Description of Program
The program is comprised of annual workshops, held over a period of four years, the first of which took place in May 2016. Each workshop consists of pre-workshop readings and assignments; the workshop itself, comprised of lecture, discussion, and experiential activities; and post-workshop coaching/mentoring. This curricular design is created in a manner that maximizes content and skill acquisition and retention as well as creating a robust workshop environment that is efficient in its use of time and personnel. In addition to the overall format of the program, the design is intended to provide all candidates with a strong support system that will encourage and help them as they progress through the transition into the ministerial role.
Workshop #1 - New Beginnings Workshop
This workshop is based on role acquisition theory focusing on facilitating effective transition to the new role of minister. It explores the participants’ expectations of the new role and helps develop strategies for making the transition smoother and easier to navigate. Included in this workshop is the importance of developing effective support systems that include pastoral mentors, peers, and family. This helps participants to strategize on how to create these support systems, along with suggestions for developing alliances with members of the participants’ support systems.
This initial session also includes a detailed discussion and exploration of assessment results as they relate to individual uniqueness. This discussion centers on how individual uniqueness impacts ministry gifts, aspirations, and serving others in ministry.
Workshop #2 - Relationships Workshop
This workshop introduces participants to the importance of healthy relationships in ministry. It introduces the idea of congregational systems thinking and discusses the methods and procedures for understanding and establishing a healthy balance between ministry and family/home, the establishment of healthy boundaries in relationships, and exploring special congregational relationships with church leaders, board members and ministry/support staff.
Workshop #3 - Systems & Conflict Workshop
This workshop discusses congregational systems thinking with a focus on when congregational systems become unhealthy. This workshop includes dealing with manipulative relationships and conflict. The majority of the workshop will address conflict methods and procedures, and will include leading participants toward a thorough understanding of their own conflict management styles, as well as intervention strategies and procedures for addressing conflict, including: conflict coaching, mediation, and church discipline.
Workshop #4 - Leading from Who You Are Workshop
In this workshop participants will discover how their personality impacts their leadership style within the church.

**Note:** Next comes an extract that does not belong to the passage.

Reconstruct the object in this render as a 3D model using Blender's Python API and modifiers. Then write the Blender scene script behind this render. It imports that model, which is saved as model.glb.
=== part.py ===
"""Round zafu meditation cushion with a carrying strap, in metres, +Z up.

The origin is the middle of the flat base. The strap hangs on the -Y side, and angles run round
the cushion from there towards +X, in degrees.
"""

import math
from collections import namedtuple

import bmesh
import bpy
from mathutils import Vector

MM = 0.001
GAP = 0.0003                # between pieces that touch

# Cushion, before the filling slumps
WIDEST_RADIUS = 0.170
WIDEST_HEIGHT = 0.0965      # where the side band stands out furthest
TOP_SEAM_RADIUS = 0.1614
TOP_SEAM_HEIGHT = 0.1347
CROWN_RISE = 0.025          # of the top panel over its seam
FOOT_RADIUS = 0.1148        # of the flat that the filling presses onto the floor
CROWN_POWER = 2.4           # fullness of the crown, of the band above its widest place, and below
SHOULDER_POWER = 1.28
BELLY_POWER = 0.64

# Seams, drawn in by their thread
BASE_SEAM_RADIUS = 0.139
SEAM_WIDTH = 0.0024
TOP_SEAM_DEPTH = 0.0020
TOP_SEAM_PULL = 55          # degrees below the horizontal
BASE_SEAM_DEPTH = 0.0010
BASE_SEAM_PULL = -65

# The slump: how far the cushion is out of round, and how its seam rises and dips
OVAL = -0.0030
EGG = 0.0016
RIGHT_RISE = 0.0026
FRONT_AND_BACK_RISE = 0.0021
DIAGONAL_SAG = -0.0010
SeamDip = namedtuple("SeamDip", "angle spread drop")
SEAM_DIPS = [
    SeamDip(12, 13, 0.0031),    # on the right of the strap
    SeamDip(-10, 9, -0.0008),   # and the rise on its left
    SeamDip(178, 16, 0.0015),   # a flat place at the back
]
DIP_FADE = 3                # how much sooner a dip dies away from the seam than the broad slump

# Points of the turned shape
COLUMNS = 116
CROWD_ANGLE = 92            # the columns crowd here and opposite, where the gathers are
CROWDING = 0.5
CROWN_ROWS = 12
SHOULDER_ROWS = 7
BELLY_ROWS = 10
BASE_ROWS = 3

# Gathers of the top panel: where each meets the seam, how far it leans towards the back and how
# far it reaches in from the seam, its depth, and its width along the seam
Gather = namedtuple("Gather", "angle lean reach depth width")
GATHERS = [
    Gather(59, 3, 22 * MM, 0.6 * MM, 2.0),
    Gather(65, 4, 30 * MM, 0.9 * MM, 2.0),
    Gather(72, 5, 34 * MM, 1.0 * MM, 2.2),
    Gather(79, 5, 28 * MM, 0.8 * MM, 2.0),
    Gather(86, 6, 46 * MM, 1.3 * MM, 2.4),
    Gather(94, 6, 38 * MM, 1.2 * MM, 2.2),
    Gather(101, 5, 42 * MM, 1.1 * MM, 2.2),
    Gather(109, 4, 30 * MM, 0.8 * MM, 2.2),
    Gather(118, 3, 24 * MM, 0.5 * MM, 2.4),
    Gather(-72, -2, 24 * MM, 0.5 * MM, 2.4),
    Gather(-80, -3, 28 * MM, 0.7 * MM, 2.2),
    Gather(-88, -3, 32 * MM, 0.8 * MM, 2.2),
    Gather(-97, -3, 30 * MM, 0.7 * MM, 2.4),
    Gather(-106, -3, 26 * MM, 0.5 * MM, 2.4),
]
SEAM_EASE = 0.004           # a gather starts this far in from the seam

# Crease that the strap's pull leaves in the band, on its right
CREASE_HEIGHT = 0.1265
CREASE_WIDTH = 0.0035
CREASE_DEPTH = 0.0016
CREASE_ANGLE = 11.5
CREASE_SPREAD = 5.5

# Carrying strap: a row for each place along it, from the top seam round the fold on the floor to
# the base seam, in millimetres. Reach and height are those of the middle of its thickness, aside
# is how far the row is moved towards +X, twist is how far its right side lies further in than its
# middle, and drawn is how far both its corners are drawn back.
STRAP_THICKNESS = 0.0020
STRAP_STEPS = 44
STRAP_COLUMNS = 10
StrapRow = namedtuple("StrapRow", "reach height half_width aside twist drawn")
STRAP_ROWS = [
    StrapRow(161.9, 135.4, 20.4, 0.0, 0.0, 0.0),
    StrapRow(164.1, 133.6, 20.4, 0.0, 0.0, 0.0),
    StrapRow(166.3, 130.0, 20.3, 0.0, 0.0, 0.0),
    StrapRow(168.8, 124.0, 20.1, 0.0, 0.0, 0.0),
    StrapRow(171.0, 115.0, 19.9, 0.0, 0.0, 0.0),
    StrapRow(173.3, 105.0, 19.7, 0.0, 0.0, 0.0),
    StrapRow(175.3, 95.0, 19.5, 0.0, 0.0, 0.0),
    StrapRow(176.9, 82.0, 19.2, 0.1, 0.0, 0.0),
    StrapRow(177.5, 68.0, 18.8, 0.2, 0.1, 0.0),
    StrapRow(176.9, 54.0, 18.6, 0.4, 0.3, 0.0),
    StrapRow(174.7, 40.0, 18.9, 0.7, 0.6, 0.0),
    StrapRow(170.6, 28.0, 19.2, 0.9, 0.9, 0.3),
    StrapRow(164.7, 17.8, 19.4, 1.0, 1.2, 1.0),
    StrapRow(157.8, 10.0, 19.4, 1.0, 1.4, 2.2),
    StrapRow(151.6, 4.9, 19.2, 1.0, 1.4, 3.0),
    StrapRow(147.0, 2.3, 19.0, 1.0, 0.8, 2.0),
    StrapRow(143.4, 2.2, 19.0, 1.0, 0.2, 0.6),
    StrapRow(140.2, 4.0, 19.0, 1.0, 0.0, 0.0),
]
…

This discussion explores the strengths, vulnerabilities and weaknesses of their unique leadership style. In addition, participants will learn about a biblically-based model of servant leadership.
Participants will also explore the Thriving Leadership Paradigm. This model of leadership focuses on the participants’ development of a mature, healthy leadership presence that will promote thriving, congregational functioning.

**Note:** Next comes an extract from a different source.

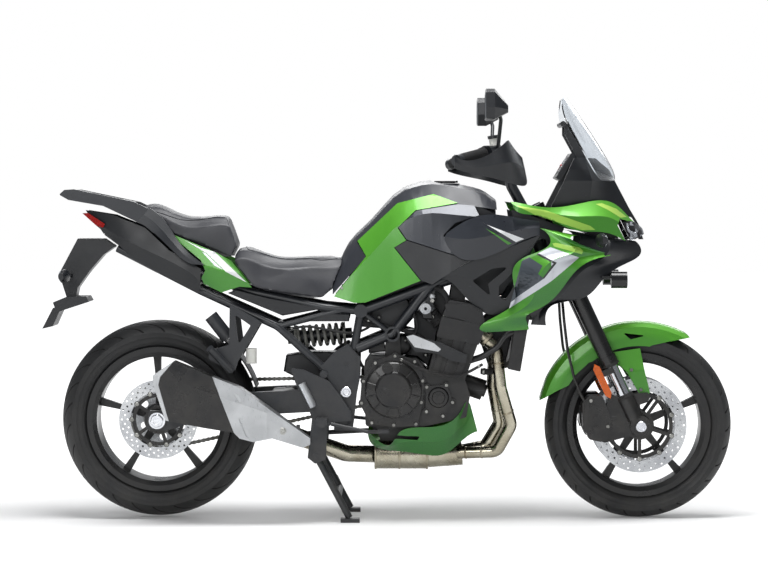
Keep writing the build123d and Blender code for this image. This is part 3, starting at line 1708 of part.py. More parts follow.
def steering(group):
    """Everything that turns with the handlebar, but for the wheel itself."""
    bridges = triple_clamps()
    bar = handlebar() - bridges
    switches = controls() - bar
    place(group, "fork_legs", fork_legs() + twin(reflector_tab()) + front_axle())
    place(group, "reflector", twin(fork_reflector()))
    place(group, "fork_bridges", bridges)
    place(group, "handlebar", bar)
    place(group, "hand_guard", twin(hand_guard()) - bar)
    place(group, "mirror", twin(mirror_head()) - switches)
    place(group, "controls", switches)
    place(group, "front_fender", front_fender())
    place(group, "front_caliper", twin(front_caliper() + brake_hose()) - bridges)


def wheels(front, rear):
    """Both wheels with their tyres, discs and sprocket."""
    place(front, "front_tyre", tyre(FRONT_AXLE, FRONT_TYRE_R, FRONT_TYRE_W, FRONT_RIM_W))
    place(front, "front_rim", rim(FRONT_AXLE, FRONT_RIM_W, 42, 58, FRONT_AXLE_R + AXLE_FIT, 67.4))
    front_disc = brake_disc(FRONT_AXLE, FRONT_DISC_Y, 150, 112, (121, 131, 141))
    front_disc += disc_carrier(FRONT_AXLE, FRONT_DISC_Y, 106, 46, 36, 5, 18)
    place(front, "front_disc", twin(front_disc))
    place(rear, "rear_tyre", tyre(REAR_AXLE, REAR_TYRE_R, REAR_TYRE_W, REAR_RIM_W))
    place(rear, "rear_rim", rim(REAR_AXLE, REAR_RIM_W, 50, 76, REAR_AXLE_R + AXLE_FIT, -3.0))
    rear_disc = brake_disc(REAR_AXLE, REAR_DISC_Y, 125, 88, (98, 107, 116))
    rear_disc += disc_carrier(REAR_AXLE, REAR_DISC_Y, 83, 44, 34, 5, 0)
    place(rear, "rear_disc", rear_disc)
    place(rear, "rear_sprocket", rear_sprocket())


def main():
    os.makedirs("parts", exist_ok=True)
    bodies = {"chassis": [], "steering": [], "front_wheel": [], "rear_wheel": [], "centre_stand": [],
              "side_stand": [], "filler_cap": []}
    chassis(bodies["chassis"])
    steering(bodies["steering"])
    wheels(bodies["front_wheel"], bodies["rear_wheel"])
    place(bodies["centre_stand"], "centre_stand", centre_stand())
    place(bodies["side_stand"], "side_stand", side_stand())
    place(bodies["filler_cap"], "filler_cap", filler_cap())
    for body, names in bodies.items():
        print(body, len(names), ", ".join(names))


if __name__ == "__main__":
    main()
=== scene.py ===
# %% [markdown]
# # A sport touring motorcycle, dressed for the camera
#
# The solid model already holds every part at its real size. This lesson gives each surface its
# finish, adds the fine pieces that are too small for the solid model, and sets up the light.
# Everything is in metres: +X is forward, +Y is the left side, +Z is up, the floor is at zero.

# %% Load the solid model
import math

import bmesh
import bpy
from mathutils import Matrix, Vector
from mathutils.bvhtree import BVHTree


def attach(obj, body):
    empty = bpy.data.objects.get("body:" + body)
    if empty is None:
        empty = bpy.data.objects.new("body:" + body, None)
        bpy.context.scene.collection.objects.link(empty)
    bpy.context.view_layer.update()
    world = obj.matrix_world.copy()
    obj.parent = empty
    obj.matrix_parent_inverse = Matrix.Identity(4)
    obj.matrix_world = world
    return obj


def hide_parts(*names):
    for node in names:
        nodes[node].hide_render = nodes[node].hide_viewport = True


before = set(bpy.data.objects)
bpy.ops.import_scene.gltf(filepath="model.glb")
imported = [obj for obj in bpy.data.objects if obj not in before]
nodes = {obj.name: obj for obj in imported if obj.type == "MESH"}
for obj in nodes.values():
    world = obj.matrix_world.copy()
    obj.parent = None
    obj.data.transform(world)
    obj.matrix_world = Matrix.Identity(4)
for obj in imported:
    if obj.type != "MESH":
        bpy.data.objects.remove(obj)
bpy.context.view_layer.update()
MM = 0.001
RAKE = math.radians(25)
FORK_FOOT_X = 799.0
FORK_FOOT_Z = 299.0
FORK_Y = 105.0

# %% [markdown]
# ## The camera
#
# The picture is taken from the right-hand side, square to the machine and from nine metres, at
# about the height of the rider's hands. A long lens keeps the wheels round. The lens is worked
# out from how much of the machine one picture row shows, and the shift puts the horizon where
# it belongs without tilting the camera.

# %% Camera
PICTURE_WIDTH = 768
PICTURE_HEIGHT = 577
METRES_PER_PIXEL = 0.00321
CAMERA_DISTANCE = 9.0
CAMERA_X = -0.0095
CAMERA_Z = 1.016
EYE_ROW = 200

camera_data = bpy.data.cameras.new("camera")
camera_data.sensor_width = 36.0
camera_data.lens = 36.0 * CAMERA_DISTANCE / (PICTURE_WIDTH * METRES_PER_PIXEL)
camera_data.shift_y = (EYE_ROW - PICTURE_HEIGHT / 2) / PICTURE_WIDTH
camera_data.clip_end = 100.0
camera = bpy.data.objects.new("camera", camera_data)
camera.location = (CAMERA_X, -CAMERA_DISTANCE, CAMERA_Z)
camera.rotation_euler = (math.radians(90), 0, 0)
bpy.context.scene.collection.objects.link(camera)
bpy.context.scene.camera = camera
bpy.context.scene.view_settings.view_transform = "Standard"
print("lens", round(camera_data.lens, 1), "mm, shift", round(camera_data.shift_y, 4))

# %% [markdown]
# ## Small helpers for shader nodes
#
# A material is a tree of nodes. These helpers keep each one short: `put` makes one node, sets
# its plain values and links whatever is given as a socket, and `group` makes an empty node
# group with named sockets, for an effect that several finishes share.


# %% Node helpers
def put(tree, kind, sockets=None, **settings):
    """One shader node. A socket given a socket is linked to it, anything else is set on it."""
    node = tree.nodes.new(kind)
    for name, value in settings.items():
        setattr(node, name, value)
    for name, value in (sockets or {}).items():
        if isinstance(value, bpy.types.NodeSocket):
            tree.links.new(value, node.inputs[name])
        else:
            node.inputs[name].default_value = value
    return node


def group(name, inputs, outputs):
    """An empty shader group; inputs are (label, kind, value) and outputs (label, kind)."""
    tree = bpy.data.node_groups.new(name, "ShaderNodeTree")
    for label, kind, value in inputs:
        socket = tree.interface.new_socket(label, in_out="INPUT", socket_type="NodeSocket" + kind)
        socket.default_value = value
    for label, kind in outputs:
        tree.interface.new_socket(label, in_out="OUTPUT", socket_type="NodeSocket" + kind)
    start = tree.nodes.new("NodeGroupInput")
    end = tree.nodes.new("NodeGroupOutput")
    return tree, start.outputs, end.inputs


def use(tree, which, sockets):
    """One copy of a shared group inside a material."""
    node = tree.nodes.new("ShaderNodeGroup")
    node.node_tree = which
    for name, value in sockets.items():
        if isinstance(value, bpy.types.NodeSocket):
            tree.links.new(value, node.inputs[name])
        else:
            node.inputs[name].default_value = value
    return node.outputs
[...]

Element 3 - Pastoral Coaching
I recently coached the daughter of a pastor, and our coaching conversations, at least in part, focused on her sense of God’s calling on her life. She revealed a deep reluctance about accepting the call into ministry herself because of watching her parents go through the “struggles of ministry.” Our discussions often referred to those experiences as the under belly of Christianity. In a very mature way, she talked about how reluctant and fearful she was of pursuing a ministerial career. Her gifts and passions were all aligned that way, but she wasn’t sure that she could survive the interpersonal and sin-related issues that are very prevalent in this profession. She eventually reconciled this personal struggle and made her choice to continue moving toward a life in ministry. But her story is at the center of why pastoral coaching is included as part of the Thrive Project. Many pastors and other ministry professionals are seriously considering their options. Maybe they are burnt out. Or maybe they are considering a redefinition of their ministry focus. Pastoral coaching is particularly beneficial in these cases because it provides the space for ministers to make resonant choices for their future.
Element 4 - Research on Thriving in Ministry
Theoretical models can predict when, how, and why someone will thrive in ministry. The reality is that theoretical models don’t address the complexity of human behavior. Therefore, it is helpful to conduct research that can be useful in confirming and refining theory. Research can also be helpful for organizations to explore the level of satisfaction of their ministry employees and help delineate factors relevant to employee retention and attrition. In response to these reasons, Dr. Poff is currently in the process of preparing a research proposal that will assess ministry satisfaction. This research will incorporate the theoretical model discussed above and explore factors that are associated with ministry wellbeing.